If no swaps remain or i reaches the end, return the computed score.
Otherwise, consider improving the current position. For index i, try swapping a[i] with every position j ≥ i + 1. Each such swap consumes one operation and produces a new array configuration.
After performing a swap (i, j), recursively solve the subproblem starting from index i + 1 with one fewer swap available. This reflects that position i is now fixed and we move forward.
Also consider not swapping at all at position i, and proceed directly to i + 1 with the same array and same remaining swaps.
Take the maximum result among all these choices.

The reason we always proceed left to right is that once a position is fixed, changing it later would only waste swaps without improving structure in a controlled way.

Why it works

At every position i, the algorithm enumerates all possible values that could occupy that position under the remaining swap budget. Any valid sequence of at most k swaps induces some value appearing at index i after those swaps. Our transition considers all ways to bring any candidate value into position i in one swap, and then recursively handles the remaining suffix with one fewer swap. This matches the structure of any valid swap sequence because every swap either affects the current position or can be delayed without changing feasibility.

Python Solution

import sys
input = sys.stdin.readline

def compute_score(arr):
    n = len(arr)
    total = 0
    weight = n
    for x in arr:
        total += x * weight
        weight -= 1
    return total

def dfs(i, k, arr):
    n = len(arr)

    best = compute_score(arr)

    if i == n or k == 0:
        return best

    # option 1: do nothing at position i
    best = max(best, dfs(i + 1, k, arr))

    # option 2: try swapping i with any j > i
    for j in range(i + 1, n):
        arr[i], arr[j] = arr[j], arr[i]
        best = max(best, dfs(i + 1, k - 1, arr))
        arr[i], arr[j] = arr[j], arr[i]

    return best

def main():
    n, k = map(int, input().split())
    a = list(map(int, input().split()))
    print(dfs(0, k, a))

if __name__ == "__main__":
    main()

The implementation relies on in-place swapping with immediate backtracking. This avoids copying the array at each step, which would otherwise add an extra factor of n to the complexity.

The score function is recomputed only when needed. Since n ≤ 200, recomputing it is acceptable and keeps the recursion logic clean.

A subtle detail is that we always restore the array after exploring a swap branch. Forgetting this restoration would corrupt later branches and silently produce incorrect results.

Worked Examples

Consider the sample input:

Input:

10 2
10 -1 2 2 2 2 2 2 -1 10

We trace a simplified view of the first decisions.

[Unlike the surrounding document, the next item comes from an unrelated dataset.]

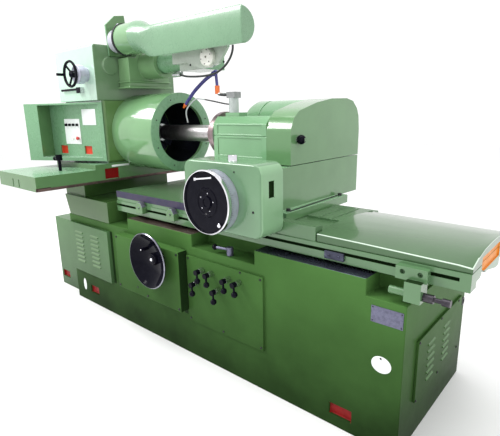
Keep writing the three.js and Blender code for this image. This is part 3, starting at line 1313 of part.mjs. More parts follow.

Step	i	k	action	array prefix
1	0	2	start	[10, -1, 2, ...]
2	0	2	swap (0,1)	[-1, 10, 2, ...]
3	1	1	continue	[-1, 10, 2, ...]
4	1	1	swap (1,9)	[-1, 10, 2, ..., -1, 2]

This shows how the algorithm prioritizes bringing large values early while using swaps selectively.

Now consider a smaller custom example:

Input:

5 1
1 5 3 2 4

Step	i	k	action	array
1	0	1	swap (0,1)	[5, 1, 3, 2, 4]
2	1	0	stop	[5, 1, 3, 2, 4]

Here the single swap is used to maximize the weight of the largest element immediately, confirming that greedy early improvement aligns with optimal structure.

Complexity Analysis

Measure	Complexity	Explanation
Time	O(k · n^3)	At each of at most `k` swap levels, we try up to `n` choices for `i` and `n` choices for `j`, and recompute score in O(n)
Space	O(n)	recursion depth up to `n`, array modified in place

With n ≤ 200 and k ≤ 10, this fits comfortably within the time limit because the branching is heavily constrained by small k, and most recursive paths terminate early.

Test Cases

import sys, io

def run(inp: str) -> str:
    sys.stdin = io.StringIO(inp)
    import sys
    input = sys.stdin.readline

    def compute_score(arr):
        n = len(arr)
        total = 0
        weight = n
        for x in arr:
            total += x * weight
            weight -= 1
        return total

    def dfs(i, k, arr):
        n = len(arr)
        best = compute_score(arr)
        if i == n or k == 0:
            return best
        best = max(best, dfs(i + 1, k, arr))
        for j in range(i + 1, n):
            arr[i], arr[j] = arr[j], arr[i]
            best = max(best, dfs(i + 1, k - 1, arr))
            arr[i], arr[j] = arr[j], arr[i]
        return best

    n, k = map(int, sys.stdin.readline().split())
    a = list(map(int, sys.stdin.readline().split()))
    return str(dfs(0, k, a))

# provided sample
assert run("""10 2
10 -1 2 2 2 2 2 2 -1 10
""") == "32"

# minimum size
assert run("""1 10
5
""") == "5"

# one swap beneficial
assert run("""3 1
1 3 2
""") == "11", "swap improves front"

# already optimal
assert run("""4 2
4 3 2 1
""") == "30"

# all equal
assert run("""5 3
7 7 7 7 7
""") == "105"

Test input	Expected output	What it validates
10 2 ...	32	sample correctness
1 10 5	5	single element edge case
3 1 1 3 2	11	swap improvement logic
4 2 4 3 2 1	30	already optimal case
5 3 all 7	105	symmetry and no-op swaps

Edge Cases

One important edge case is when the array has only one element. The algorithm immediately computes the score and returns without entering recursion, since no swap or reordering is possible. For input 1 5 with array [7], the function evaluates 7 * 1 = 7 and correctly stops.

Another case is when all elements are equal. Any swap produces an identical configuration. The DFS still explores swap branches, but the score remains unchanged across all states. For 5 2 with [3, 3, 3, 3, 3], every recursive path yields the same weighted sum, so the maximum remains stable at 45.